WHAT IS EXPECTED — Repeat exactly, please, the lines that begin at the start of the listing and end at the line holding "import Module from 'manifold-3d'".
-- START OF RECORDS SUPPLIED --
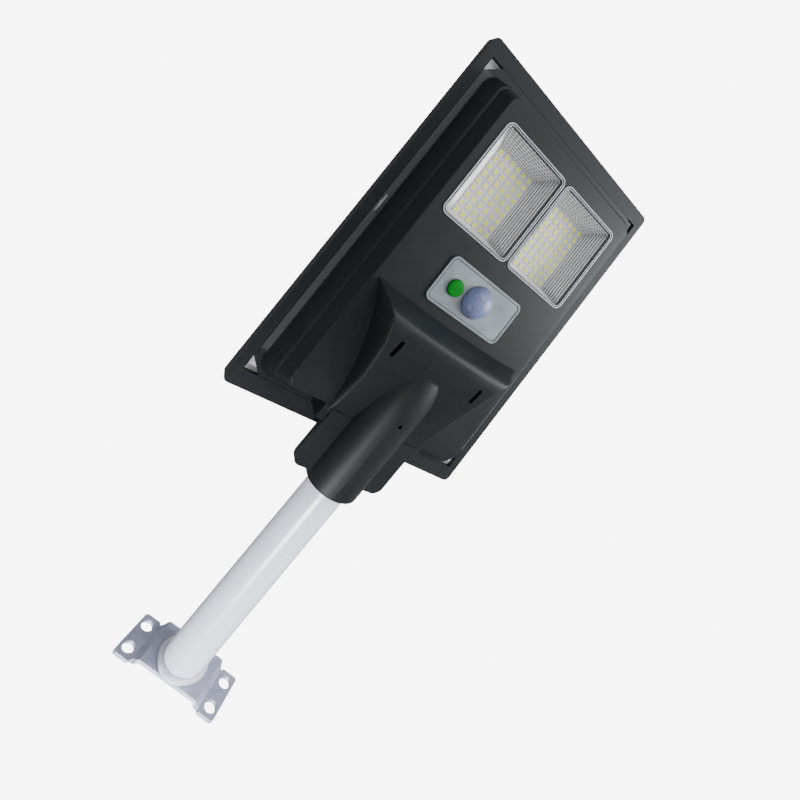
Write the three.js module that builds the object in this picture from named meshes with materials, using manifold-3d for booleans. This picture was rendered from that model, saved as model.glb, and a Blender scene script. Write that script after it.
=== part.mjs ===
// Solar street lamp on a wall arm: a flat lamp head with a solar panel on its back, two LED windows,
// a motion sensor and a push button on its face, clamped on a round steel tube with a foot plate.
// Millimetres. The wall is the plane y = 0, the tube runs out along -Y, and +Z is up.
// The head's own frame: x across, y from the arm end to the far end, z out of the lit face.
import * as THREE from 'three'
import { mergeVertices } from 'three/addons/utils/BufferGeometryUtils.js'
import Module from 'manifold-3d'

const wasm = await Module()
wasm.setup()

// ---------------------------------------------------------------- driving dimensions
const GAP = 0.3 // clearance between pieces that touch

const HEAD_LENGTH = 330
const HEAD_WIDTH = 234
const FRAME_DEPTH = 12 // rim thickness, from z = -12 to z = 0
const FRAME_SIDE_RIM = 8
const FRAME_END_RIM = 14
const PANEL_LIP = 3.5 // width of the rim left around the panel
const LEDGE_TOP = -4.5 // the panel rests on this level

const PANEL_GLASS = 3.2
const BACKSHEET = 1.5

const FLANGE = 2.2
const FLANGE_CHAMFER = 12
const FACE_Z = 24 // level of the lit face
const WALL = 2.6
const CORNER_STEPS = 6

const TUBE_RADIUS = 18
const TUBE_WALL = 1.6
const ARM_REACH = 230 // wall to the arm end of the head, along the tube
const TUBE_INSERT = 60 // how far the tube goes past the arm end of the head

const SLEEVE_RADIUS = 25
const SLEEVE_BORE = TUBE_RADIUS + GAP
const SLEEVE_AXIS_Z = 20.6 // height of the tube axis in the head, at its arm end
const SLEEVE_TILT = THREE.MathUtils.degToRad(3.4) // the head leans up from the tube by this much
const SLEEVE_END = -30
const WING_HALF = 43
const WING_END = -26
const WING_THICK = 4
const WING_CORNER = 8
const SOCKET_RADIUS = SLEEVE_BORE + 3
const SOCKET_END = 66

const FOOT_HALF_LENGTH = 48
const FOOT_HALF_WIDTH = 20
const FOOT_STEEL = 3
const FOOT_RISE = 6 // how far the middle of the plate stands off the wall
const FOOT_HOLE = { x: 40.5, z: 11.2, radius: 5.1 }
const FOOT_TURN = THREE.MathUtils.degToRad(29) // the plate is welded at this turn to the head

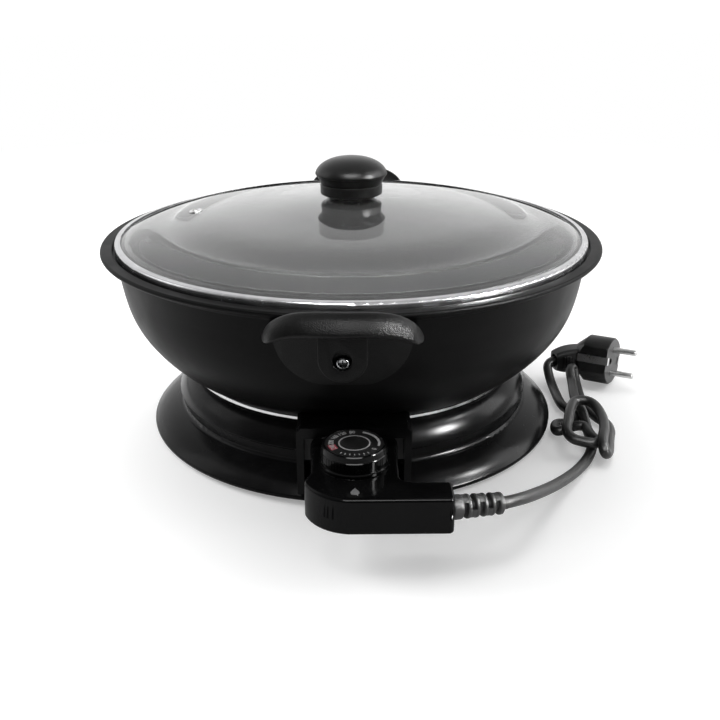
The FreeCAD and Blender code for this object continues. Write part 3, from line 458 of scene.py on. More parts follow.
-- END OF RECORDS SUPPLIED --
RESPONSE —
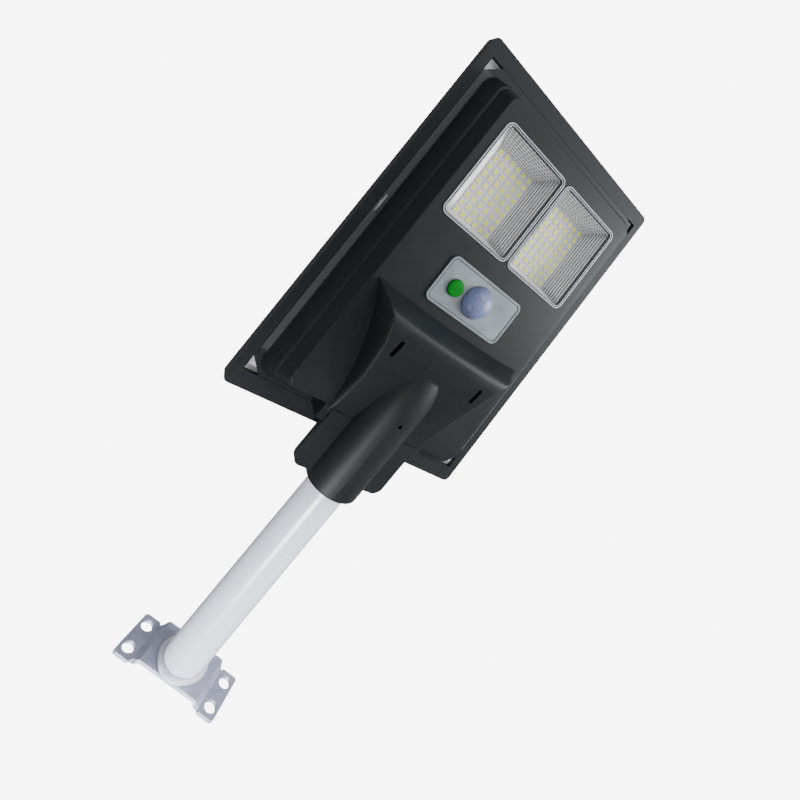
Write the three.js module that builds the object in this picture from named meshes with materials, using manifold-3d for booleans. This picture was rendered from that model, saved as model.glb, and a Blender scene script. Write that script after it.
=== part.mjs ===
// Solar street lamp on a wall arm: a flat lamp head with a solar panel on its back, two LED windows,
// a motion sensor and a push button on its face, clamped on a round steel tube with a foot plate.
// Millimetres. The wall is the plane y = 0, the tube runs out along -Y, and +Z is up.
// The head's own frame: x across, y from the arm end to the far end, z out of the lit face.
import * as THREE from 'three'
import { mergeVertices } from 'three/addons/utils/BufferGeometryUtils.js'
import Module from 'manifold-3d'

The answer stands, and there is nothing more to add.